* Request *
Every line of the material is to be repeated exactly as it stands.

* Source excerpt *

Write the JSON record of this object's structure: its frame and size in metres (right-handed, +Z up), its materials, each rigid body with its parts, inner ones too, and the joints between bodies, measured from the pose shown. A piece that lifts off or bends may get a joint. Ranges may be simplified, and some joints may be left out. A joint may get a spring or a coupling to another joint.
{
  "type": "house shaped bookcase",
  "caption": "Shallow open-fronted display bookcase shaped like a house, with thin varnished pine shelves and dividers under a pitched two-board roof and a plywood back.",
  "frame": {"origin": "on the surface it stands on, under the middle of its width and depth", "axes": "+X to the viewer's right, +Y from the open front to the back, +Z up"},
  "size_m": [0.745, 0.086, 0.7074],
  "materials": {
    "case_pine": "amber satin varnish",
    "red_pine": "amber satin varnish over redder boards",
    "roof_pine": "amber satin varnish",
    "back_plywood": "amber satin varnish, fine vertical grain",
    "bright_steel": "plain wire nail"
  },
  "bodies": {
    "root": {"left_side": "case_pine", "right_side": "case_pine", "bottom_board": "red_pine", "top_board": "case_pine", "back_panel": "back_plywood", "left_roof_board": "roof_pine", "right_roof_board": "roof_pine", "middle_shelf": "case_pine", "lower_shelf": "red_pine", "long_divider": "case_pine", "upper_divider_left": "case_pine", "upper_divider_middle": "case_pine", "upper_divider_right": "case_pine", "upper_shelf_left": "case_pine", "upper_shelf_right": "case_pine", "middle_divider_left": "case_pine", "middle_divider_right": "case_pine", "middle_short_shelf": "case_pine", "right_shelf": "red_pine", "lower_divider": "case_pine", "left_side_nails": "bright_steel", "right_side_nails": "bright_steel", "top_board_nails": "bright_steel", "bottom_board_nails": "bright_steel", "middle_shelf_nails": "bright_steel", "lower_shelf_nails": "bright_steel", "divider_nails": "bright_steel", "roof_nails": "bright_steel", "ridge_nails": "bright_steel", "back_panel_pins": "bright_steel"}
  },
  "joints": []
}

* Correct answer *
Write the JSON record of this object's structure: its frame and size in metres (right-handed, +Z up), its materials, each rigid body with its parts, inner ones too, and the joints between bodies, measured from the pose shown. A piece that lifts off or bends may get a joint. Ranges may be simplified, and some joints may be left out. A joint may get a spring or a coupling to another joint.
{
  "type": "house shaped bookcase",
  "caption": "Shallow open-fronted display bookcase shaped like a house, with thin varnished pine shelves and dividers under a pitched two-board roof and a plywood back.",
  "frame": {"origin": "on the surface it stands on, under the middle of its width and depth", "axes": "+X to the viewer's right, +Y from the open front to the back, +Z up"},
  "size_m": [0.745, 0.086, 0.7074],
  "materials": {
    "case_pine": "amber satin varnish",
    "red_pine": "amber satin varnish over redder boards",
    "roof_pine": "amber satin varnish",
    "back_plywood": "amber satin varnish, fine vertical grain",
    "bright_steel": "plain wire nail"
  },
  "bodies": {
    "root": {"left_side": "case_pine", "right_side": "case_pine", "bottom_board": "red_pine", "top_board": "case_pine", "back_panel": "back_plywood", "left_roof_board": "roof_pine", "right_roof_board": "roof_pine", "middle_shelf": "case_pine", "lower_shelf": "red_pine", "long_divider": "case_pine", "upper_divider_left": "case_pine", "upper_divider_middle": "case_pine", "upper_divider_right": "case_pine", "upper_shelf_left": "case_pine", "upper_shelf_right": "case_pine", "middle_divider_left": "case_pine", "middle_divider_right": "case_pine", "middle_short_shelf": "case_pine", "right_shelf": "red_pine", "lower_divider": "case_pine", "left_side_nails": "bright_steel", "right_side_nails": "bright_steel", "top_board_nails": "bright_steel", "bottom_board_nails": "bright_steel", "middle_shelf_nails": "bright_steel", "lower_shelf_nails": "bright_steel", "divider_nails": "bright_steel", "roof_nails": "bright_steel", "ridge_nails": "bright_steel", "back_panel_pins": "bright_steel"}
  },
  "joints": []
}